Alleluias and Storms.
Turning the key in the lock before work, the notes of a bird dropped faintly through the cloud and stopped me in my tracks, the way a much-loved song suddenly connects above the noisy hubbub of a café, when you hadn’t been aware of any music playing.

I froze, head cocked to listen. Then cupped my ears towards the sky and there it was, undeniably, gloriously, bursting through the low mist of a cloud inversion that had us in its grip: Lullula arborea, a woodlark. Right over Home Field, somewhere above the back garden. Instantly recognisable when heard in full, but rare; or at least usually restricted to our heaths and open woodland. Sweeter, more plaintive than the brassy brightness of a skylark, the descending notes can sound like stolen snatches of nightingale song, a nuthatch piping, a mistle thrush or even a robin’s descending notes, when heard in part; pearls and peels refracted through these songs, rather than borrowed. Although that afternoon, a chimney pot starling had already learnt some of its phrases; its little, spangly, black box recorder repeating them.

The lu, alu, alu, aluias on a descending scale are such a swooning lament. A pre-Raphaelite bird, if ever I heard one. I’ve heard them singing above stubble fields in recent years; and wonder if this is a trend? They are transient, staying, camping out for a few days or a fortnight before moving on. I skip to work, delighted, a little late.
The week was bookended by big storms and high winds. Storm Ciara hurled slices of corrugated iron across the farmyard, flung thick biscuits of roof tiles, rolled tractor tyres, banged barn doors and broke a tall Scots pine in two, like a pencil snapped in anger.

At three in the afternoon, a sustained, fifteen-minute gust splintered the fir tree in the garden with a hard crack and a soft whumpf of pine needles, that instantly darkened the kitchen window, just missing the house. The girls screamed upstairs as the scent of pine resin reached us inside the house and the telephone wires whipped wild and loose against the glass.

A loud crash was followed by another as the old oak in the field next door came down, bringing the power lines with it, in a great violent ploughing of earth with its limbs. The second crash was a big field maple falling across the road by the village hall, blocking our way out. There was a moment of whirling snow and lightning.

In the lemony, grey-wagtail light of intervening days, I heard the woodlark once more; unexpectedly. It fluttered high over my head, whilst I was making repairs to the stable yard with baler twine. Like a chunkier skylark, a little ball of fast-fluttering effort cascading song, a golden snitch or Betjeman’s heart of Thomas Hardy, that flew out of Stinsford Churchyard, rocketing over the ghosts of the elm trees like a little thumping fig. I marvelled that it was still here. Our dozen house sparrows fluffed, bickered and preened between the tangled thorns of the quince hedge beside the last lightbulb fruit, glowing and momentarily mistaken for a yellowhammer’s breast. The red, lipstick blossoms balled tightly in tense defence of what was to come.

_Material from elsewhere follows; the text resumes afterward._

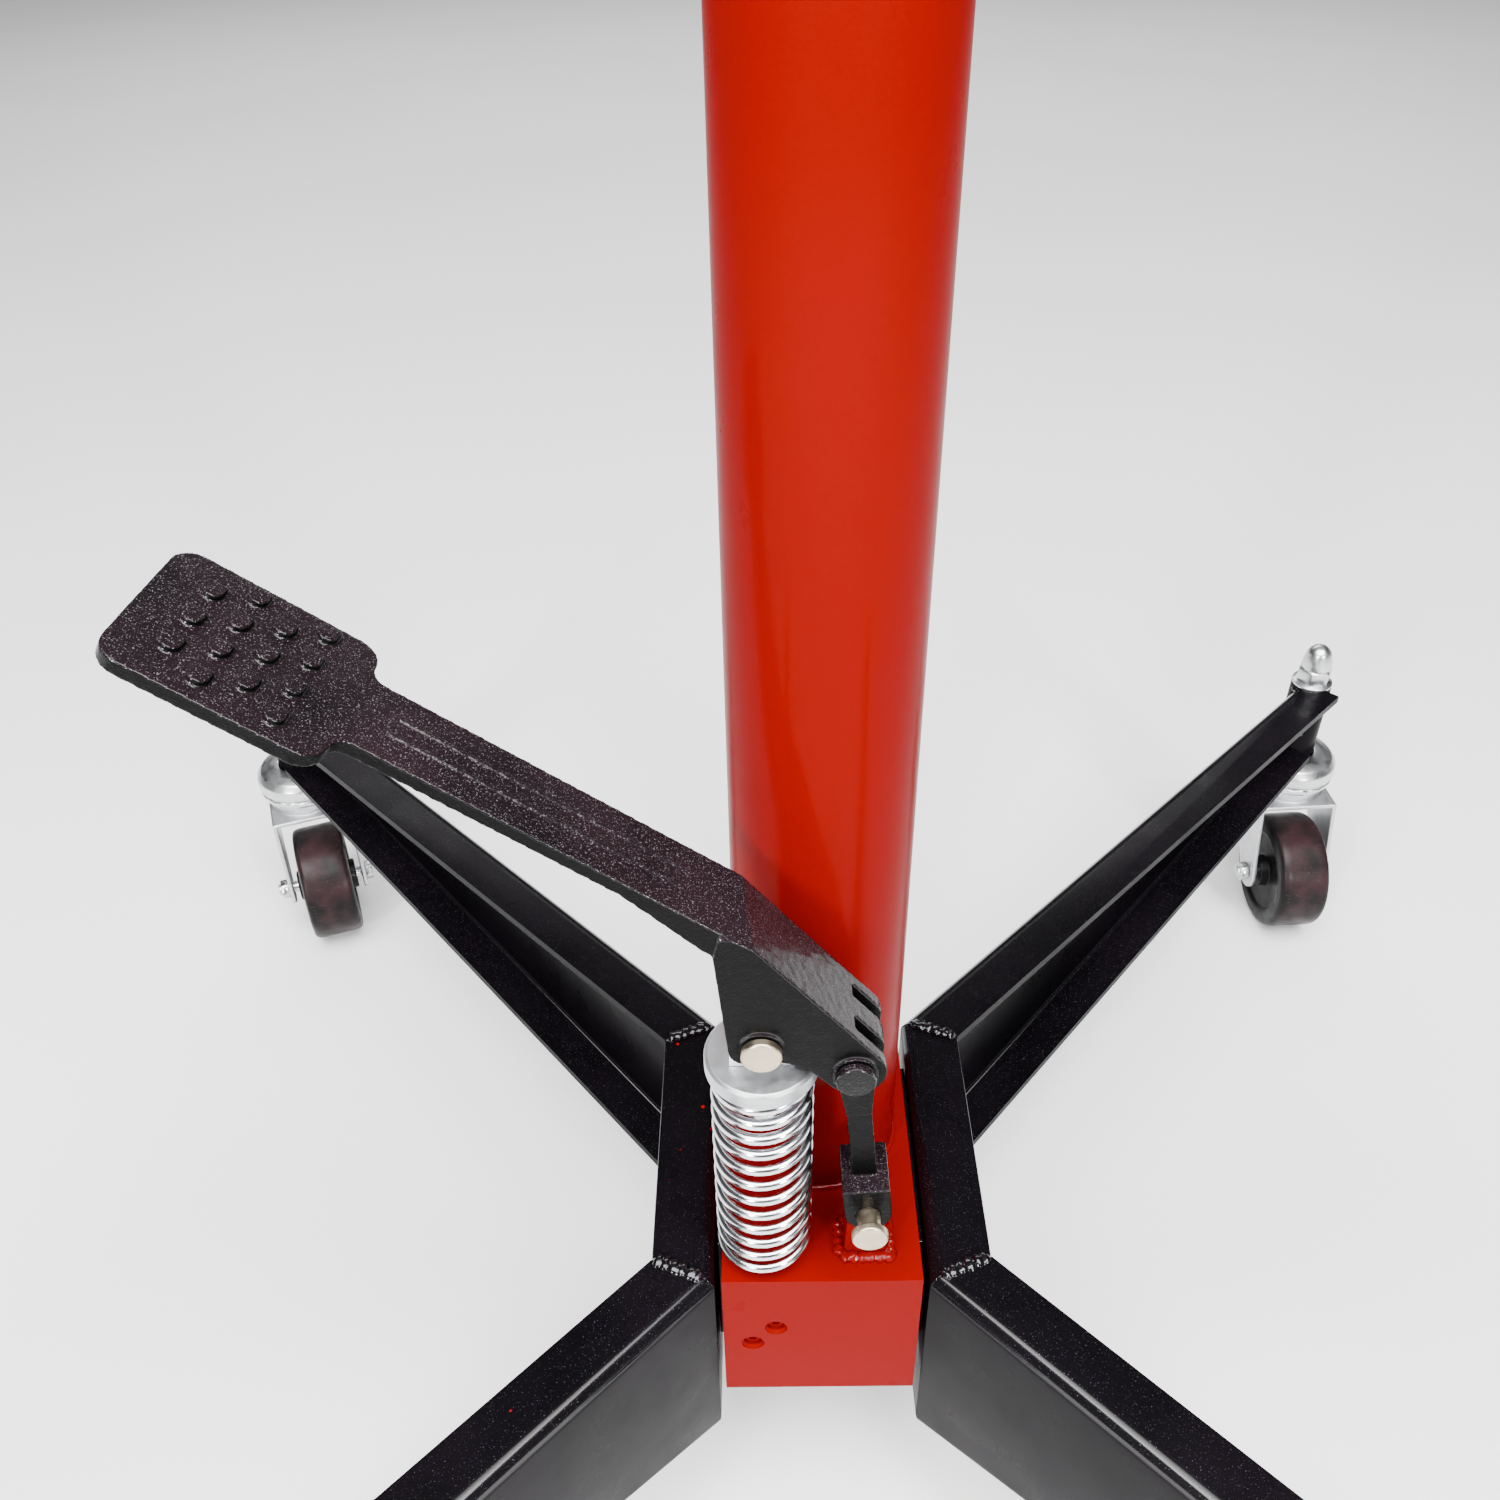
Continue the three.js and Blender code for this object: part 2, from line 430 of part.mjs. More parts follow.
// Studs stand on the pad in a staggered grid: three and four across in turn.
const STUD = { across: 18.7, along: 15.3, fromEnd: 21, aside: 1.5, radius: 4.6, height: 2.4 };
function studs() {
  const made = [];
  for (let row = 0; row < 4; row += 1) {
    const count = row % 2 ? 4 : 3;
    for (let i = 0; i < count; i += 1) {
      const across = (i - (count - 1) / 2) * STUD.across - STUD.aside;
      const along = PAD.start + PAD.length - STUD.fromEnd - row * STUD.along;
      made.push(upright(along, across, STUD.radius, -1, STUD.height, 7));
    }
  }
  return made;
}
function pedal() {
  const half = PEDAL.width / 2;
  const plate = extruded(armOutline(), PEDAL.plate, 4).translate(0, 0, -PEDAL.plate);
  const gusset = slab(polygon([[58, -6.5], [-6, -6.5], [-6, -14], [12, -14]]), -half, half);
  const arm = solid(onBend(geometryOf(join(plate, gusset, ...studs()))));
  // The arm ends on the plane of the front slope.
  const aboveSlope = slab(polygon([onSlope(60), onSlope(-30), [60, 600], [0, 600]]), MID - 60, MID + 60);
  const body = pedalHead().add(cut(arm, aboveSlope));
  const holes = [[PUMP.x, PLUNGER_PIN_Z], [LINK_PIN.x, LINK_PIN.z]].map(([x, z]) =>
    alongY(x, z, PIN.radius + GAP, MID - half - 5, MID + half + 5));
  return cut(body, ...holes);
}
place("pedal_lever", pedal(), CAST_BLACK);

// A headed pin: the front face of its head and its rear end, from the linkage plane.
function headedPin(x, z, front, rear) {
  const faceY = MID - front;
  return join(alongY(x, z, PIN.head, faceY, faceY + PIN.headThickness),
    alongY(x, z, PIN.radius, faceY + PIN.headThickness - 1, MID + rear));
}
place("plunger_pin", headedPin(PUMP.x, PLUNGER_PIN_Z, 26, 26), TINTED);
place("link_pin", headedPin(LINK_PIN.x, LINK_PIN.z, 26, 26), CAST_BLACK);
place("base_pin", headedPin(BASE_PIN.x, BASE_PIN.z, 29, 22), TINTED);

// ---- Casters: stem and cup on the boss, fork that swivels under the cup, wheel on its axle.
const cupBottom = CASTER.crown + 12;
const axleZ = WHEEL.radius;
const nutShape = () => {
  const base = BLOCK_TOP + GAP;
  const body = join(
    turned([[0, base], [BOSS.radius, base], [BOSS.radius, base + 2], [13, base + 3.5], [0, base + 3.5]], 16),
    upright(0, 0, 14, base + 2, base + 16, 6),
    turned([[0, base + 15], [12, base + 15], [11.5, base + 24], [9, base + 31], [4.5, base + 35],
      [0, base + 36]], 10));
  return cut(body, upright(0, 0, 6 + GAP, base - 1, base + 16, 12));
};
const stemShape = () => turned([
  [0, cupBottom], [CASTER.cup - 1, cupBottom], [CASTER.cup, cupBottom + 2],
  [CASTER.cup - 1, cupBottom + 8], [CASTER.cup - 8, cupBottom + 12],
  [20, BOSS.bottom - GAP], [6, BOSS.bottom - GAP], [6, BLOCK_TOP + 13], [0, BLOCK_TOP + 13]], 16);
// The fork: a pressed crown with a race on top and two cheeks down to the axle behind the swivel's axis.
function forkShape() {
  const { trail, forkHalf, sheet, crown } = CASTER;
  const cheek = new THREE.Shape();
  cheek.moveTo(28, crown);
  cheek.lineTo(-36, crown);
  cheek.absarc(-trail, axleZ, 14, rad(170), rad(340));
  const cheekPlate = (x) => extruded(cheek, sheet, 5)
    .applyMatrix4(new THREE.Matrix4().makeBasis(
      new THREE.Vector3(0, 1, 0), new THREE.Vector3(0, 0, 1), new THREE.Vector3(1, 0, 0)))
    .translate(x, 0, 0);
  const race = turned([[0, crown - 1], [CASTER.cup - 7, crown - 1], [CASTER.cup - 5, crown + 5],
    [CASTER.cup - 6, cupBottom - 0.5], [0, cupBottom - 0.5]], 16);
  const plate = extruded(roundedRectangle(-forkHalf, forkHalf, -36, 28, 3), sheet, 2)
    .translate(0, 0, crown - sheet);
  const body = join(plate, race, cheekPlate(-forkHalf), cheekPlate(forkHalf - sheet));
  return cut(body, alongX(-trail, axleZ, WHEEL.axle + GAP, -forkHalf - 1, forkHalf + 1));
}
function wheelShape() {
  const { radius, width, hub, axle } = WHEEL;
  const half = width / 2;
  const bore = axle + GAP;
  const profile = [[bore, -hub / 2], [13, -hub / 2], [14, -half + 5], [33, -half], [radius - 7, -half],
    [radius, -half + 9], [radius, half - 9], [radius - 7, half], [33, half], [14, half - 5], [13, hub / 2],
    [bore, hub / 2], [bore, -hub / 2]];
  return turned(profile).rotateY(Math.PI / 2).translate(0, -CASTER.trail, axleZ);
}
function axleShape() {
  const out = CASTER.forkHalf + GAP;
  return join(
    alongX(-CASTER.trail, axleZ, WHEEL.axle, -out - 9, out + 3),
    alongX(-CASTER.trail, axleZ, 8.5, out, out + 6, 6),
    alongX(-CASTER.trail, axleZ, 8.5, -out - 7, -out, 6));
}
// Front casters are the rear ones turned half round, so the jack's footprint is centred.
for (const [corner, sideX, sideY] of CORNERS) {
  const caster = new THREE.Group();
  caster.position.set(sideX * BOSS.x, sideY * BOSS.y, 0);
  jack.add(caster);
  place(`${corner}_acorn_nut`, nutShape(), ZINC, caster);
  place(`${corner}_caster_stem`, stemShape(), ZINC, caster);
  const swivel = new THREE.Group();
  swivel.rotation.z = rad(TURN[corner]);
  caster.add(swivel);
  place(`${corner}_caster_fork`, forkShape(), ZINC, swivel);
  place(`${corner}_wheel`, wheelShape(), RUBBER, swivel);
  place(`${corner}_axle`, axleShape(), ZINC, swivel);
}

export default jack;
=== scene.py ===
"""Looks for a foot-operated hydraulic transmission jack, in metres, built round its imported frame."""
import math

import bmesh
import bpy
from mathutils import Matrix, Vector, noise


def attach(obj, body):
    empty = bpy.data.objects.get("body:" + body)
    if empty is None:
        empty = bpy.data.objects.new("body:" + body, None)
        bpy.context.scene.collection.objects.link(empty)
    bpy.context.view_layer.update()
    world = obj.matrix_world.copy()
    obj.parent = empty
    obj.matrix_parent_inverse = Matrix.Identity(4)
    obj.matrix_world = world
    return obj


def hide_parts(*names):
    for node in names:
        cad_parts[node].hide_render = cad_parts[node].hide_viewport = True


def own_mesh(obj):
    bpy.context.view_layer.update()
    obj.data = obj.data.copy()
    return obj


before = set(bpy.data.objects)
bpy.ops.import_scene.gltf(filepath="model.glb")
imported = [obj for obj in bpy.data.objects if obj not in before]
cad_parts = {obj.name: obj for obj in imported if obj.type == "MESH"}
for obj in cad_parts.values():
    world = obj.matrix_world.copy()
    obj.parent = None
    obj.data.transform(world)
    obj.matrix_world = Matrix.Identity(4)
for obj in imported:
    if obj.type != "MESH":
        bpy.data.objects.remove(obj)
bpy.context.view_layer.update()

MM = 0.001
# The seed of the weld beads' wobble, which would otherwise differ from run to run.
noise.seed_set(7)

# Dimensions in millimetres, the same as the solid model's. GAP is left between neighbouring pieces.
GAP = 0.3
# Pump block: its box in X, Y and Z, and the two valves in its front face, as X and Z.
BLOCK_TOP = 225.0
BLOCK = (-53, 53, -89, 71, 118, BLOCK_TOP)
VALVES = {"suction": (-37.2, 165.4), "delivery": (-24.5, 180.4)}
RELEASE = (22, 165)
# Channels: web face, mitred corner, plate thickness, flange width, outer bend radius and depth.
WEB_X = 56.7
CORNER_Y = 89.0
PLATE = 6.0
FLANGE = 33.4
BEND = 9.0
DEPTH = 150.0
LEG_TAPER = 0.2
TAN_MITRE = math.tan(math.radians(22.5))
RAIL_BOLTS = [(-42, 195), (42, 195), (-42, 142), (42, 142)]
# Caster boss at a leg's end, as X and Y from the middle.
BOSS = (431.0, 453.0)
BOSS_RADIUS = 16.0
BOSS_BORE = 6.5
BOSS_BOTTOM = 146.0
# Column and ram, on one upright axis.
COLUMN = (0, 12.3)
COLUMN_RADIUS = 44.5
COLUMN_BORE = 40.5
COLUMN_TOP = 1010
RAM_RADIUS = 21
GLAND_RADIUS = 46
GLAND_TOP = 1040
FILLER = (0, 965)
# Foot pump: its axis as X and Y, the linkage's middle plane in Y, and the pins as X and Z.
PUMP = (-30.0, -65.0)
MID = -65.0
BARREL_BORE = 9.8
CAP_BOTTOM = 369.8
CAP_RADIUS = 27.3
EYE_RADIUS = 15
PLUNGER_PIN = (-30.0, 404.0)
LINK_PIN = (12.5, 386.7)
BASE_PIN = (23.0, 269.5)
PIN_RADIUS = 6
# Pedal: where its arm bends off, the arm's slope and turn in degrees, and the pad's span along it.
BEND_AT = (-35.0, 469.4)
ARM_TILT = 32.0
ARM_YAW = 7.0
PAD_START = 184.3
PAD_END = 274.3
# Casters: the fork's crown, the cup over the swivel bearing, and half widths in X.
WHEEL_RADIUS = 50.0
WHEEL_HALF = 21
HUB_HALF = 25
AXLE_RADIUS = 5
TRAIL = 38.0
CROWN = 119.5
CUP_BOTTOM = 131.5
CUP = 36.5
FORK_HALF = 33.0
FORK_PLATE = 3.5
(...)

We drove down to meet Storm Dennis at Bridport, facing him down the A303, down past the barrows, Stonehenge and the flooded fields, to help launch the new Red Sixty Seven book: a beautiful and heart-wrenching fundraising collaboration curated by the enigmatic ‘YOLO Birder’ (Kit Jewitt) and the British Trust of Ornithology. Sixty seven illustrated ‘love letters’ to our most endangered, red listed birds, it’s a thing of loss and beauty. It was good to meet four other contributors: fellow Guardian Country Diarist, Sara Hudston, writing on the Cirl Bunting; renowned author, journalist and birder, Dominic Couzens, writing on Scaup; John Lloyd who illustrated the lapwing so beautifully and Kerrie Ann Gardner, whose stunning picture of the curlew accompanies Mary Colwill’s writing. I wrote about the Woodcock, atmospherically illustrated by talented artist, James O’Neill.

We drove home through maize-field-stained floods, buffeted by high winds and slept nervously in the dark house as the wind wailed through the gaps in the windows, hollered down the chimney and felled another ash tree close by. I dreamt fitfully about losing birds and birdsong, and wondered if I would hear the lone woodlark again.